I haven’t heard the album yet, but I’m gonna guess I’m on anywhere from five to seven of those. I’ve seen the titles these past few days, but they don’t mean anything to me. They all had working titles when I was in there.
Can you describe the sound of the songs a little more?
Two of the songs sounded a little Stones-y in the same way the title track from Diamond Dogs had a very Stones-y sound, especially when we played it live. It’s not a great secret that I’m a big lover of Keith Richards, so I do have a lot of that in my playing. I did do some rhythms on some of the tracks that were very reminiscent of that.
For the rest of the album, it’s a touch of Bowie across the board. There’s some rockers on there. I did probably hear some songs that didn’t make the album, but there was one with a mid-tempo, almost an R&B feel. I can’t even describe it, but it was really cool. It was almost the same tempo as “Wild Is the Wind.” I played electric on it.
You’ve worked with Bowie a lot over the years. Was the process of this one different at all from the other albums?
It hasn’t changed in 40 years. I’ve worked with a ton of people, and he’s always the easiest. He doesn’t come with a strict, “This is what it is, and you have to play these exact notes through the amp this way.” Some artists do that, and that’s why I rarely do sessions. I’m just too belligerent.
There’s a certain magic when I sit in a room with David. That’s why you’ll see different guitar players working with him. He doesn’t expect me to do what Adrian Belew does. He doesn’t expect Adrian to do what I do, or Gerry Leonard, or vice versa. When I’m there, he needs me to do what I do best. “Here’s the basic guidelines. What are the chords? Oh, I think it’s in the key of G. OK, great.” So we sit down, we bang around a couple of acoustic guitars sitting around some espresso and biscotti in the control room, and we just talk it through for a couple of minutes. Then I strap my guitar on and play until we both are happy with what I hit on.
The big question: Any chance you guys play live?
I knew that was the next question. That’s another mystery. I mean, the band would love to do it. Obviously, we’d love to go out and do some dates. With David, and this has always been the case, he does what he’s gonna do when he’s gonna do it. A lot of the time it just comes from nowhere. I mean, I wasn’t terribly surprised to talk to him about making another record. I wouldn’t be surprised if he did call about live dates, and I wouldn’t be surprised if I didn’t get the call. I can tell you right now there’s no touring plans that I’ve heard of.
Not enough people appreciated it at the time, but that last tour felt very special.
Out of every tour I’ve ever done in my life – and that includes David and my own tours – that, hands down, was the most fun I’d ever had. It was the best configuration of guys we’d ever had.

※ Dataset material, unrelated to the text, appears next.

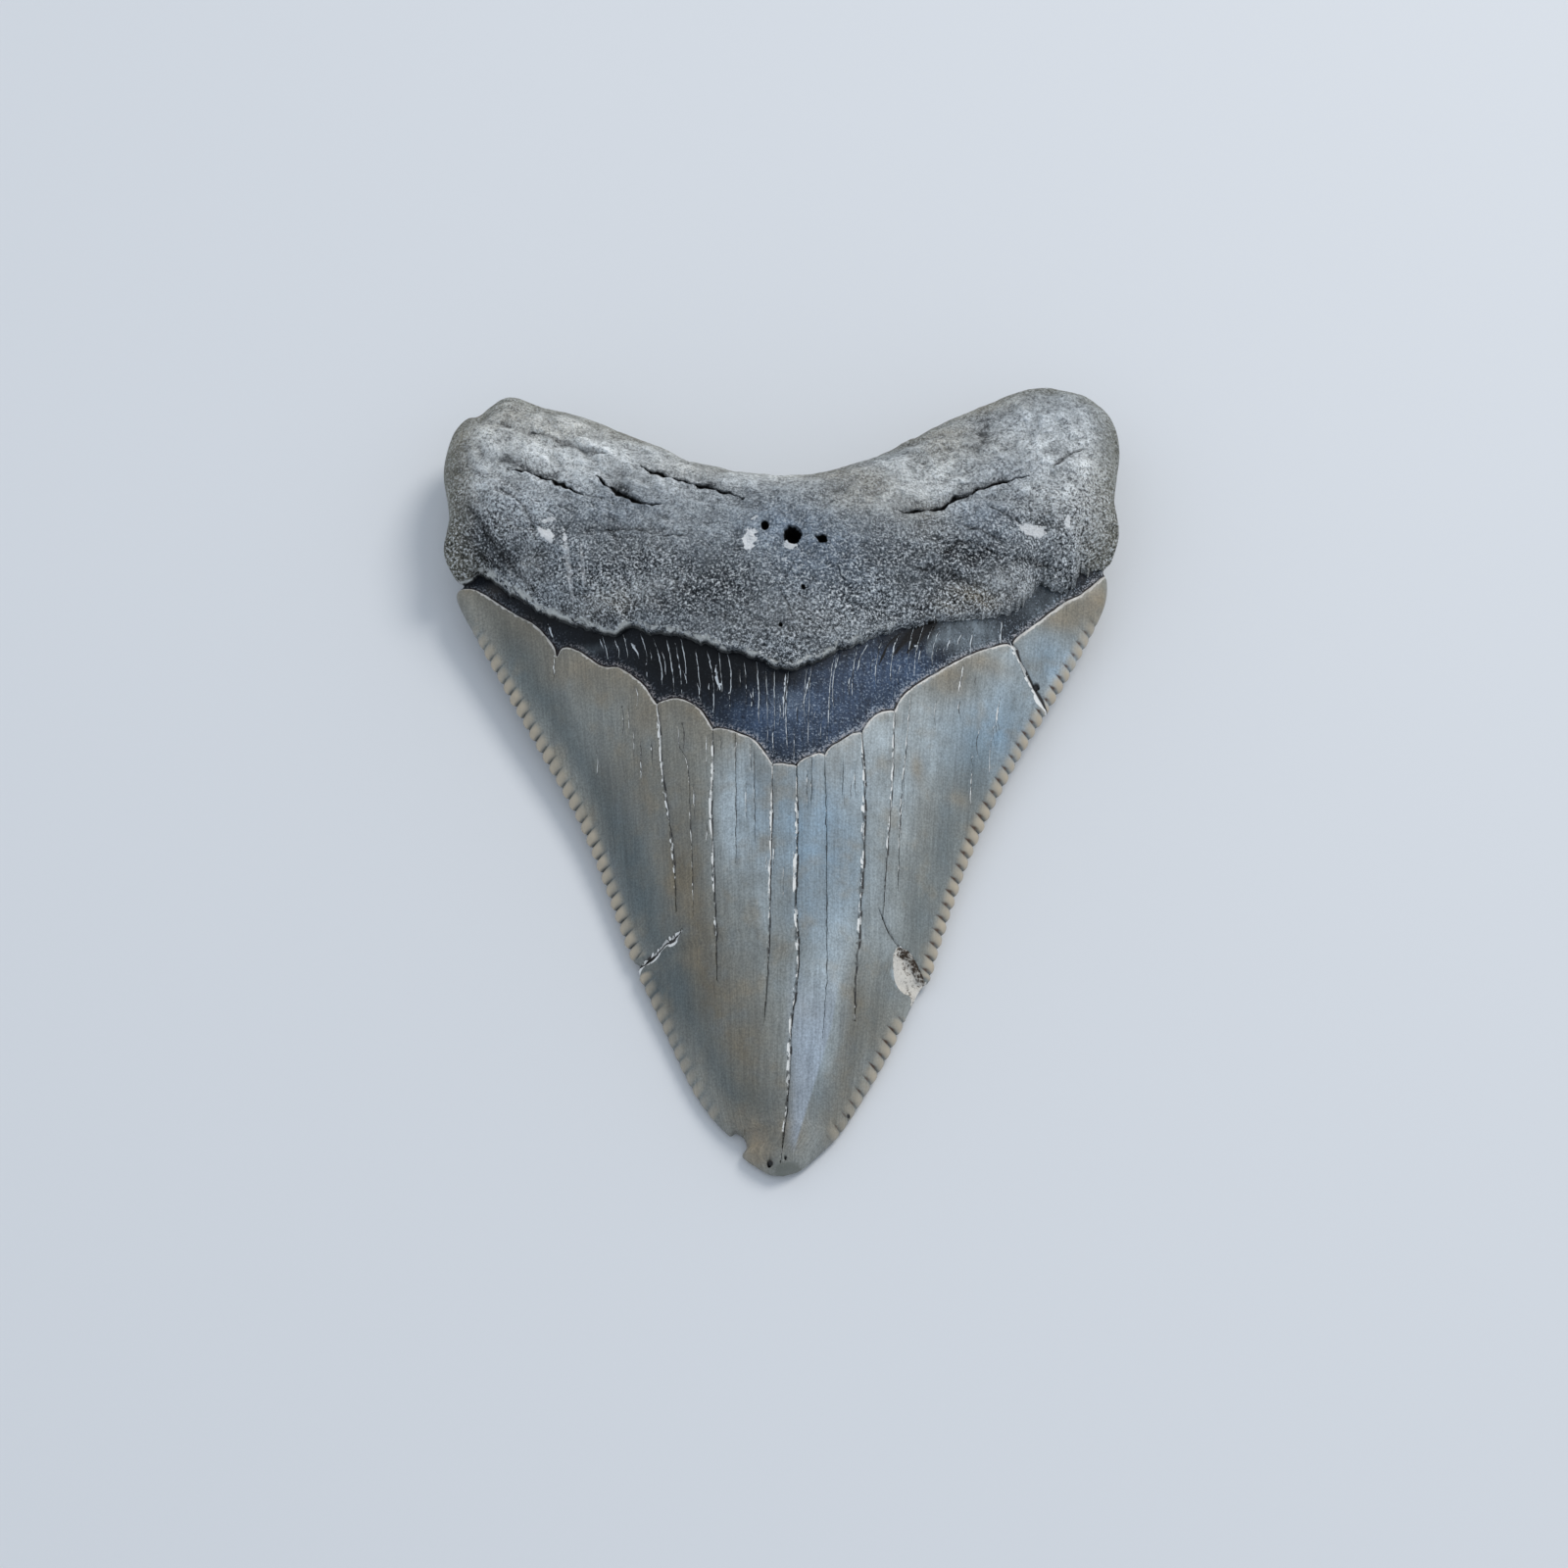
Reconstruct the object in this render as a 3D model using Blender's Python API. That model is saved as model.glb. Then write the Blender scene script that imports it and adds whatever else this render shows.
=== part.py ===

If he calls you tomorrow and says, “Hey, I want to go on a huge 18-month tour,” what do you say?
What do you think?
I presume you’d do it.
[Laughs] Of course.
Just a random question. I’ve read so much about the making of Station to Station over the years – all the drugs and the all-night sessions and the general madness. Is any of it myth?
No, it’s not a myth at all.
What’s your memory of the single strangest moment?
The whole damn thing was strange! I mean, at the time it seemed perfectly normal to me. But in hindsight . . . I remember one night where we didn’t even have the studio booked. How old was I? Christ, I was 24. It was L.A., and we were out ranting and raving every night, just having a blast. I was at the Rainbow Bar and Grill. As we used to say, I was “under the weather.” Suddenly one of the roadies comes in. They search the whole place and find me at a back table. He says, “Time to go to work.” I say, “It’s one in the morning and I’m drunk.” He says, “That’s OK. David’s at the studio. There’s a car outside.” So I paid my tab, jumped in the car and worked all night. I mean, that was not an unusual thing to happen.
David claims to be unable to recall most any of it.
Trust me, there’s a lot of blank spots for me as well. I was living at the Sunset Marquis ,and it would be daylight when I got back. I’d be sitting out on my balcony drinking a beer at 10 a.m., just getting back from work.
Roy Bittan from the E Street Band was on keyboards, right?
He always seemed so straight and professional to me. I can’t imagine him in the middle of all that madness.
You know why? He’s a New York boy, that’s why. He’s used to being around that. The first time I ever met Roy was in New York while I was working with some band called Tracks or something. I met Roy, and we became fast friends. We were doing Station and it came up that we needed a piano player. David asked everybody in the band and I said, “You know what? Bruce Springsteen and the guys are staying at my hotel. My friend Roy is in the band. Why don’t I bring him down?” That’s what happened with Roy.
I’ve always wondered how that worked for him. It was directly in the middle of the Born to Run tour. How did he have time?
I can’t swear to this because I have a lot of blanks myself, but I think it was when Springsteen did two nights at the Roxy. It was the same time he was on the cover of Time and Newsweek. He was just exploding, and he was in Los Angeles for a little while. We were all at the same hotel. Again, there’s a lot of blank spots, and I don’t know if Roy was only in the studio for a day or two.
It’s pretty amazing that the album turned out so perfectly.
I gotta tell you, out of every record I’ve played on, and I’ve played on a few records, that is still one of my favorites. As crazy as it was, and I can’t specifically remember a lot, the memories I have are good. [Laughs] It makes me feel good thinking of the album, so it must have been fun.